The paper, published this month by the National Bureau of Economic Research, uses the commercial mortgage-backed securities market as a proxy for bank commercial real estate loans, since loan-by-loan data on bank loans is not public.

Banks' commercial real estate loans and securitized commercial mortgages have historically exhibited similar trends, Piskorski and his co-authors wrote, pointing in part to their comparable levels of losses during the Great Recession. 

The paper found that the commercial real estate sector as a whole is facing some pain, though not as much as the office sector specifically. Some 14.3% of all bank commercial real estate loans have negative equity, the authors estimated.

Kastle, a firm that tracks office-badge swipes, wrote in a recent tracker that office occupancy rates have remained around half of their pre-pandemic levels, even as recent increases in employee attendance led to new post-pandemic highs.

In recent months, Wells Fargo, PNC Financial Services Group and other larger banks have issued cautions about the office sector, saying they're closely monitoring any properties that have come under stress. Smaller regional and midsize banks have larger exposures to CRE, and though their executives have said they're also watching the issue closely, the comments haven't set off major alarms.

Some banks have sold chunks of their office loans to minimize their risks. But any office loan sales generally come with steeply discounted prices, according to Sean Banerjee, CEO of the loan trading platform ORSNN.
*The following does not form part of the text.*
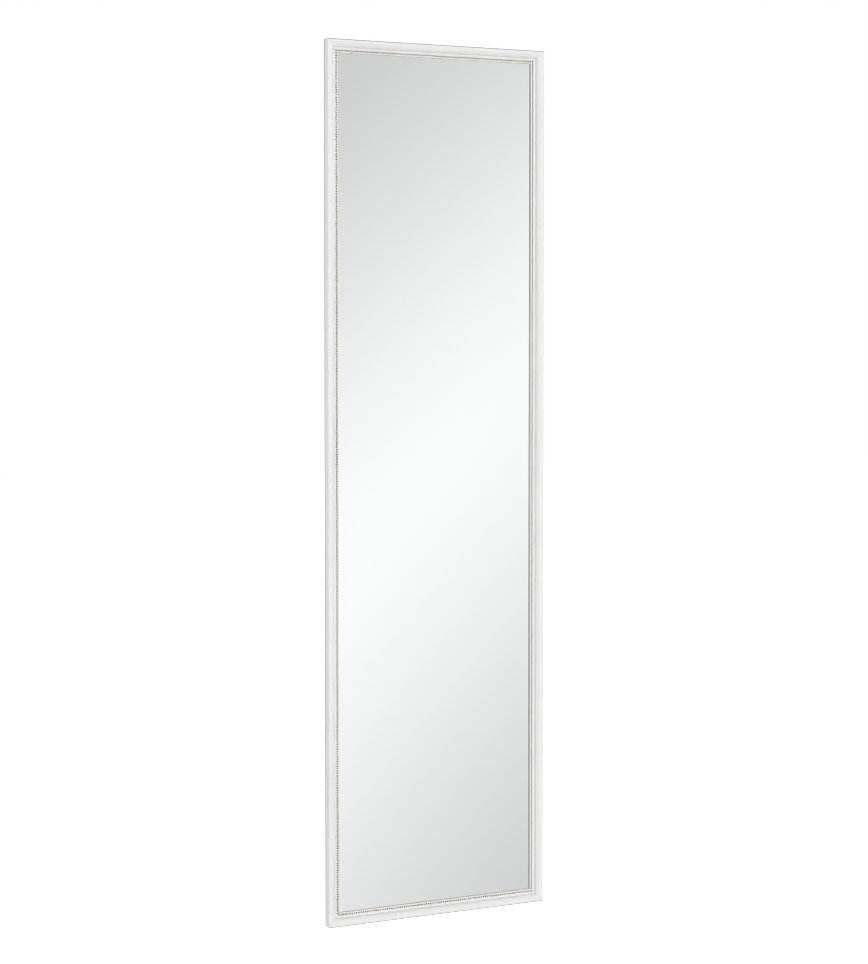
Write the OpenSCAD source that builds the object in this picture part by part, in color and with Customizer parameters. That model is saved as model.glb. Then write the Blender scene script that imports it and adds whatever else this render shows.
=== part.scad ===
// A tall, slim mirror that hangs over a door. A white picture moulding with a row of small gilt
// pearls goes round the glass. A hardboard back is held in the rebate by steel points, the mitres
// are pinned by V-nails, and two bent steel straps on the back of the top rail hook over the door.
// Each strap slides in a guide and is clamped there, so the height of the mirror can be set.
// Two hinged rings on the stiles hang it on a wall instead.
//
// Millimetres, +Z up, the glass looks along -Y. The origin is the top front edge of the door,
// midway between the two straps, which are pushed right down, as in the photograph.

/* [Frame] */
// Overall width of the frame
frame_w = 340; // [300:1:460]
// Overall height of the frame
frame_h = 1240; // [1000:1:1500]
// Depth of the moulding, from its back to its crest
frame_d = 18; // [17:0.5:22]

/* [Moulding outline, from the outer edge inwards] */
// How far the back of the outer side is drawn in
back_inset = 1.5; // [0.5:0.1:2.5]
// Height of the drawn-in part of the outer side
back_taper = 4; // [2:0.5:8]
// Radius of the outer front edge
edge_r = 1.5; // [0.5:0.1:2]
// Width of the flat crest, edge included
crest_w = 3.7; // [3:0.1:4.5]
// Width of the broad slope inside the crest
slope_w = 6; // [5:0.1:7]
// Drop of the broad slope
slope_drop = 3.9; // [2:0.1:4]
// How far the broad slope bulges out
slope_bulge = 0.6; // [0.1:0.05:0.6]
// Width of the steep step inside the slope
step_w = 1.6; // [1:0.1:2.4]
// Height of the steep step
step_drop = 4.1; // [3.5:0.1:4.6]
// Width of the flat groove at the foot of the step
groove_w = 0.7; // [0.5:0.1:1.5]
// Radius of the round fillet outside the pearls
fillet_r = 0.9; // [0.6:0.1:1.2]
// Depth of the pearls' channel below the groove
channel_drop = 0.2; // [0:0.1:0.5]
// Width of the inner lip
lip_w = 1.4; // [1:0.1:2.4]
// Height of the inner lip above the pearls' channel
lip_rise = 1.4; // [1:0.1:2]

/* [Pearls] */
// Diameter of a pearl
pearl_d = 2.9; // [2:0.1:3.2]
// Distance between pearls, as near as a whole number of them allows
pearl_pitch = 3.42; // [3.3:0.01:6]
// Diameter of the string that the pearls sit on
pearl_core_d = 1; // [0.6:0.1:1.8]
// Width left between the pearls and each wall of their channel
pearl_gap = 0.05; // [0.02:0.01:0.2]

/* [Glass and back] */
// Depth of the rebate for the glass, from the back of the frame
rebate_d = 8; // [7.5:0.1:8.4]
// Width of the frame's back, from the outer edge to the rebate
rebate_u = 13.3; // [12.5:0.1:14.5]
// Space round the glass in the rebate
glass_gap = 0.7; // [0.3:0.1:1.2]
// Thickness of the glass
glass_t = 3; // [2:0.5:4]
// Thickness of the hardboard back
board_t = 2.5; // [2:0.5:3]
// Size of the polished edge on the glass
glass_arris = 0.4; // [0.2:0.1:0.8]

/* [Points and V-nails] */
// Width of a retaining point
point_w = 8; // [6:0.5:12]
// Length of a retaining point that lies on the board
point_out = 9; // [6:0.5:12]
// Length of a retaining point that is driven into the moulding
point_in = 5; // [3:0.5:6]
// Thickness of a retaining point
point_t = 0.6; // [0.4:0.1:1]
// Retaining points on each stile
points_side = 5; // [4:1:8]
// Retaining points on each rail
points_end = 2; // [2:1:3]
// Distance of the V-nail from the outer edges
nail_u = 7; // [6:0.5:8]
// Length of each leg of a V-nail
nail_leg = 6; // [4:0.5:8]
// Depth of a V-nail
nail_d = 8; // [5:0.5:10]
// Thickness of a V-nail
nail_t = 0.6; // [0.4:0.1:1]
// Depth of a V-nail below the back of the frame
nail_sink = 0.3; // [0.1:0.1:0.6]
// Space round a driven point or nail
drive_gap = 0.03; // [0.01:0.01:0.1]

/* [Door hooks] */
// Thickness of the door that the hooks go over
door_t = 45; // [35:1:50]
// Distance from the frame's back to the door's face
standoff = 8; // [7.5:0.5:14]
// Distance between the middles of the two straps
hook_spacing = 190; // [140:1:220]
// Width of a strap
strap_w = 25; // [18:1:30]
// Thickness of a strap
strap_t = 2; // [1.5:0.1:2.5]
// Inner radius of a strap's bends
bend_r = 3; // [2:0.5:4]
// Length of the strap's end behind the door
lip_len = 38; // [25:1:60]
// Corner radius of the strap's end
strap_corner_r = 6; // [3:0.5:8]
// How far a strap can be drawn up
hook_travel = 120; // [60:1:200]
// Height of the turned-out foot that stops a strap
foot_h = 2; // [1.5:0.1:3]
// Thickness of the foam on a hook
pad_t = 1.5; // [1:0.1:3]
// Distance from the foam to the sides of the strap
pad_margin = 1.5; // [0.5:0.1:3]

/* [Strap guides] */
// Thickness of a guide's sheet steel
guide_t = 1.6; // [1.2:0.1:1.8]
// Height of a guide
guide_h = 9; // [8:0.5:9.5]
// Distance from the top of the frame to a guide
guide_drop = 4.2; // [3.8:0.1:4.4]
// Length of each flange of a guide
flange_w = 11; // [9:0.5:14]
// Space between a strap and its guide, on each face
slide_gap = 0.2; // [0.1:0.05:0.4]
// Radius of a guide screw's shank
guide_screw_r = 1.5; // [1.2:0.1:1.75]
// Length of a guide screw below its head
guide_screw_len = 10; // [6:0.5:10.5]
// Radius of a guide screw's head
guide_head_r = 3; // [2.4:0.1:3.5]
// Height of a guide screw's head
guide_head_h = 1.8; // [1.2:0.1:2.2]

/* [Clamp screws] */
// Radius of a clamp screw's thread
clamp_r = 2; // [1.5:0.1:2.5]
// Radial clearance of a clamp screw in its guide
clamp_clearance = 0.05; // [0.02:0.01:0.1]
// Radius of a clamp screw's knurled head
clamp_head_r = 6; // [5:0.5:7]
// Height of a clamp screw's head
clamp_head_h = 2.6; // [2:0.1:3]
// Space between a clamp screw's head and the guide
clamp_lift = 0.4; // [0.3:0.1:0.8]
// Grooves round a clamp screw's head
clamp_flutes = 24; // [12:1:36]
// Width of the coin slot in a clamp screw's head
clamp_slot_w = 1.4; // [0.8:0.1:2]

/* [Wall rings] */
// Distance from the top of the frame to a ring's hinge
ring_drop = 200; // [150:1:300]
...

Still, trends in some metro areas are significantly better than in other regions, which Banerjee described as a "positive signal" that the market is finding a new normal rather than showing broad stress.

"Should interest rates start to reverse as anticipated, the market could see a resurgence of interest in office CRE, albeit with a keen focus on the individual asset quality rather than a blanket market movement," Banerjee said in written comments.
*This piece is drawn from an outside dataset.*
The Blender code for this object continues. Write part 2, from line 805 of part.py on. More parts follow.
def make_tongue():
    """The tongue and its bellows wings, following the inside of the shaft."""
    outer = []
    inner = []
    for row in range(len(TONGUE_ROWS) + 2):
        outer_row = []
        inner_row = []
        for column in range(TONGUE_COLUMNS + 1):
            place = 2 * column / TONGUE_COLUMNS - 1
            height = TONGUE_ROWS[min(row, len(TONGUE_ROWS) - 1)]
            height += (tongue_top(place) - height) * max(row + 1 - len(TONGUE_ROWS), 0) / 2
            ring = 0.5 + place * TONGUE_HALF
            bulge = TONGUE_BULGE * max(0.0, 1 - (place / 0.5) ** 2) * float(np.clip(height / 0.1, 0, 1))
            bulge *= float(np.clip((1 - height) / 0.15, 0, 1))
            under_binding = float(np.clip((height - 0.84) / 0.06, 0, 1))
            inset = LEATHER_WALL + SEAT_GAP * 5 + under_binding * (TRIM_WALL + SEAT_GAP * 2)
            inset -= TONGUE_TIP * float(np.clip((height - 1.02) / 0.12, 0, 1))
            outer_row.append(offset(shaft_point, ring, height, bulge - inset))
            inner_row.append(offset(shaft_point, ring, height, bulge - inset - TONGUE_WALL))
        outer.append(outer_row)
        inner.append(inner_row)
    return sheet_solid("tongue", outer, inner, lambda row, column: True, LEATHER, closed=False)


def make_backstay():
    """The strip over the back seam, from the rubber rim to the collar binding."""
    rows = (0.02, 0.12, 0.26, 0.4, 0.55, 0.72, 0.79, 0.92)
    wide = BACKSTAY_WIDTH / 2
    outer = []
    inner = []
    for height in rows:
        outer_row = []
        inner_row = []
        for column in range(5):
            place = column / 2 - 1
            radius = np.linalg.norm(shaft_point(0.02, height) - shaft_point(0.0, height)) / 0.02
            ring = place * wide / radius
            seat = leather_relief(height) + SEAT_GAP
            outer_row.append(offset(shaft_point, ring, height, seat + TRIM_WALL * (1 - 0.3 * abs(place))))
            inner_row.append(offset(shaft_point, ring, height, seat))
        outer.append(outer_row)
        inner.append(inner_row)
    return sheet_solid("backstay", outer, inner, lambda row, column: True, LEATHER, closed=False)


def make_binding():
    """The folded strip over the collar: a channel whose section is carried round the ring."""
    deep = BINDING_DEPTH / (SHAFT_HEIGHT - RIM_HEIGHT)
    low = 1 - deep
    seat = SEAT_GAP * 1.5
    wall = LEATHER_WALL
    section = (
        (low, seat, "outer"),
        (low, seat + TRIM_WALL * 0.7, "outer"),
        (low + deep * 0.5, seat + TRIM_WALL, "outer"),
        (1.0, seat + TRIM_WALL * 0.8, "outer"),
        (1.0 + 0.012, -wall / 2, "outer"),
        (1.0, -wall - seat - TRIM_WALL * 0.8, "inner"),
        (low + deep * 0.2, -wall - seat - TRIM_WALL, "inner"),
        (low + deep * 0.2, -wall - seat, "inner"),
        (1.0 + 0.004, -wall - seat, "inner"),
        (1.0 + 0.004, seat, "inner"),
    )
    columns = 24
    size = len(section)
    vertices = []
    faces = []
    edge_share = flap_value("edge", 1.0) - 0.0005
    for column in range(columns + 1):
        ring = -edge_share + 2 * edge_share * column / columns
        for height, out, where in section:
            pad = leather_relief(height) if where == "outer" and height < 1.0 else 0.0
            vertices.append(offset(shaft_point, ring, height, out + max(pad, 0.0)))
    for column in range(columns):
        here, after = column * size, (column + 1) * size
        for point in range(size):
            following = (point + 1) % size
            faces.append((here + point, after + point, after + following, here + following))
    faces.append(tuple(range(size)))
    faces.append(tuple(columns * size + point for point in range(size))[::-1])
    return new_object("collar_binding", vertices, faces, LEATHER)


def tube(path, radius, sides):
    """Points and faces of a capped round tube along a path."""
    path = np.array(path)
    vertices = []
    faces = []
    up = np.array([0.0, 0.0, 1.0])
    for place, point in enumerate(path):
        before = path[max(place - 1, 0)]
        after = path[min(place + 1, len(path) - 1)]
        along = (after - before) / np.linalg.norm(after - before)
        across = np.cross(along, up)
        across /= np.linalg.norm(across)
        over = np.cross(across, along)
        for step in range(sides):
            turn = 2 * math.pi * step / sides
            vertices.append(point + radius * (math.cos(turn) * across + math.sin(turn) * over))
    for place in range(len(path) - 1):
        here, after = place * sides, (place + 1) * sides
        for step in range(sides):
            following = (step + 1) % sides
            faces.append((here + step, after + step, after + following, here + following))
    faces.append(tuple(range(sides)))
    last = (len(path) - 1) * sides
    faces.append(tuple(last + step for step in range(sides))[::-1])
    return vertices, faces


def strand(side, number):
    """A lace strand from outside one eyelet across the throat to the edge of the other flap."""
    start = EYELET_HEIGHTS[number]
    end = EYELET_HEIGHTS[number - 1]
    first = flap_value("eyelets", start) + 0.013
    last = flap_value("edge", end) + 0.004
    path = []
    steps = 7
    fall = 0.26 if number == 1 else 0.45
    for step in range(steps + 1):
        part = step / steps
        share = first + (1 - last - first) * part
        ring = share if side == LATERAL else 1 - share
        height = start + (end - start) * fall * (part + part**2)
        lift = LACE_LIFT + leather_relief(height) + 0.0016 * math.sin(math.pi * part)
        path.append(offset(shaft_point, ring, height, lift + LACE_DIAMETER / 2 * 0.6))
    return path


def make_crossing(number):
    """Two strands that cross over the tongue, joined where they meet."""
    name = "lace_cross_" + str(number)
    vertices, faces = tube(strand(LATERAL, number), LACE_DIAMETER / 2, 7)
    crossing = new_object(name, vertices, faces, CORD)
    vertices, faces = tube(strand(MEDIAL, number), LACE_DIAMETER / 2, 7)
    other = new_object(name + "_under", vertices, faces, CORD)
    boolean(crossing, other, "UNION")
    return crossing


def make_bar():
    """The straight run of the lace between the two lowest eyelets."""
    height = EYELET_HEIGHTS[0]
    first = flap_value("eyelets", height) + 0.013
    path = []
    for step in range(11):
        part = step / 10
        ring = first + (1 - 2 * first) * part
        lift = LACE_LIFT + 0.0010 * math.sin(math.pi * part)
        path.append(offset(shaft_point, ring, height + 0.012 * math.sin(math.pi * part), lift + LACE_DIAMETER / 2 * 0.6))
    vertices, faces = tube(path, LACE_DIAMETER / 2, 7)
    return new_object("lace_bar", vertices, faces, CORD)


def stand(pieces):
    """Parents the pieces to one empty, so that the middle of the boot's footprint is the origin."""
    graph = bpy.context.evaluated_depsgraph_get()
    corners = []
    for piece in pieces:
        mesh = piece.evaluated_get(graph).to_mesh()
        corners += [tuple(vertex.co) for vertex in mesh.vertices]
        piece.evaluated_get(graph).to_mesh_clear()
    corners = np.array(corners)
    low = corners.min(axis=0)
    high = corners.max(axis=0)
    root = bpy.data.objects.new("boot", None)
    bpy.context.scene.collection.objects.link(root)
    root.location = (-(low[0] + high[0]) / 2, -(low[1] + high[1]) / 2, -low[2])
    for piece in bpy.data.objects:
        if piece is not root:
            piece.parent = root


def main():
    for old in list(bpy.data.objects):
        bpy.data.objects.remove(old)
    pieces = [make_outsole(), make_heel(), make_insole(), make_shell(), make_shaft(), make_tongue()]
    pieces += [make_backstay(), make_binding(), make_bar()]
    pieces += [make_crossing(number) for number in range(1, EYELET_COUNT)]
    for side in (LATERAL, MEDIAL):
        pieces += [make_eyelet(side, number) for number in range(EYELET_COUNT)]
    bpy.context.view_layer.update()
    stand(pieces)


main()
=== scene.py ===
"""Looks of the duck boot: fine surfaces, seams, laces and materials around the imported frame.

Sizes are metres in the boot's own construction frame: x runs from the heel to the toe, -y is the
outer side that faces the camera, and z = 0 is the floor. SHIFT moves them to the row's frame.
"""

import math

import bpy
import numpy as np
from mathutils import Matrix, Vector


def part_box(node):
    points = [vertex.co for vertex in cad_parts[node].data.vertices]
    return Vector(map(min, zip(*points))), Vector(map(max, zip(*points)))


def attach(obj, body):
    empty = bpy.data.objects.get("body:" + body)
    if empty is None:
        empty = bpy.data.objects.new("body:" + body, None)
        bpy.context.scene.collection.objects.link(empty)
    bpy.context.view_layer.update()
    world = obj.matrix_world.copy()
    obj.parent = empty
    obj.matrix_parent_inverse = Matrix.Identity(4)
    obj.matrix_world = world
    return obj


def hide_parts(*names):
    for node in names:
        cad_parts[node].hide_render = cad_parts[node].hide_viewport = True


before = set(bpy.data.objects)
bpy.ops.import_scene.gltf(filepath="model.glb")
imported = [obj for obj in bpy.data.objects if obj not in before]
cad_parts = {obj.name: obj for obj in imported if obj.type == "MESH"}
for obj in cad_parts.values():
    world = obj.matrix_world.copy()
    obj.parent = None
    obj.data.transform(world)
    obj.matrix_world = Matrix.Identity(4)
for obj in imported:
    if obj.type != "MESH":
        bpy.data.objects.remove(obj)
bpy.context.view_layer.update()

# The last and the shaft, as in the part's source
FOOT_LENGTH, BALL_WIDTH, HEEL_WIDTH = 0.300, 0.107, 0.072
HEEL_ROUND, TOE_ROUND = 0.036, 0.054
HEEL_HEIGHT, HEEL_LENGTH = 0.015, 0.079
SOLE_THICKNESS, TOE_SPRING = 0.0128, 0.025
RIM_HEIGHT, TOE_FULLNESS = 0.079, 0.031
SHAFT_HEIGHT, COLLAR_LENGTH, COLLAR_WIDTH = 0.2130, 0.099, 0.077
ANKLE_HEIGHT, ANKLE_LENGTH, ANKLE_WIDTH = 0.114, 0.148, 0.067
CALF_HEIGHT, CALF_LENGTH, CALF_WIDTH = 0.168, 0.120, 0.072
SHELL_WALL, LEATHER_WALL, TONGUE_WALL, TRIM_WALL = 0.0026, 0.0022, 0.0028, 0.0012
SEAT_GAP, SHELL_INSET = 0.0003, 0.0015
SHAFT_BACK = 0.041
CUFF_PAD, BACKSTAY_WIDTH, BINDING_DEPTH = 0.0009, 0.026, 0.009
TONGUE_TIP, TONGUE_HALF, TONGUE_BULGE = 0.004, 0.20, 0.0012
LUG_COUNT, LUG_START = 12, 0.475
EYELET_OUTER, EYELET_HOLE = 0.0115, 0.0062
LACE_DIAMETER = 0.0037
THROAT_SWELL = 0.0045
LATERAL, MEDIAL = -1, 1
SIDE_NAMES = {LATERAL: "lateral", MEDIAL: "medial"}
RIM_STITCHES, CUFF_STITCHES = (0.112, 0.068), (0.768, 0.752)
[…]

Rates have fallen sharply over the past week, as the Federal Reserve moves closer to cutting interest rates. Markets are anticipating the first of several rate cuts next year to come in March, though Fed officials have pushed back a bit on those expectations early this week.

The level of interest rates is critical, since many property owners are set to refinance their loans in the next couple of years, Piskorski said. While Fed officials are aware of the pain that high rates are inflicting on the CRE market, they are also wary of declaring victory over inflation prematurely and cutting rates too aggressively, he noted.

Lower rates would make the "looming refinancing crisis much more manageable," Piskorski said. But if borrowing costs drop by only a little, and office property values remain low, the sector may be headed for greater pain.

"It is a serious issue," Piskorski said. "The banking sector has to work hard to address it."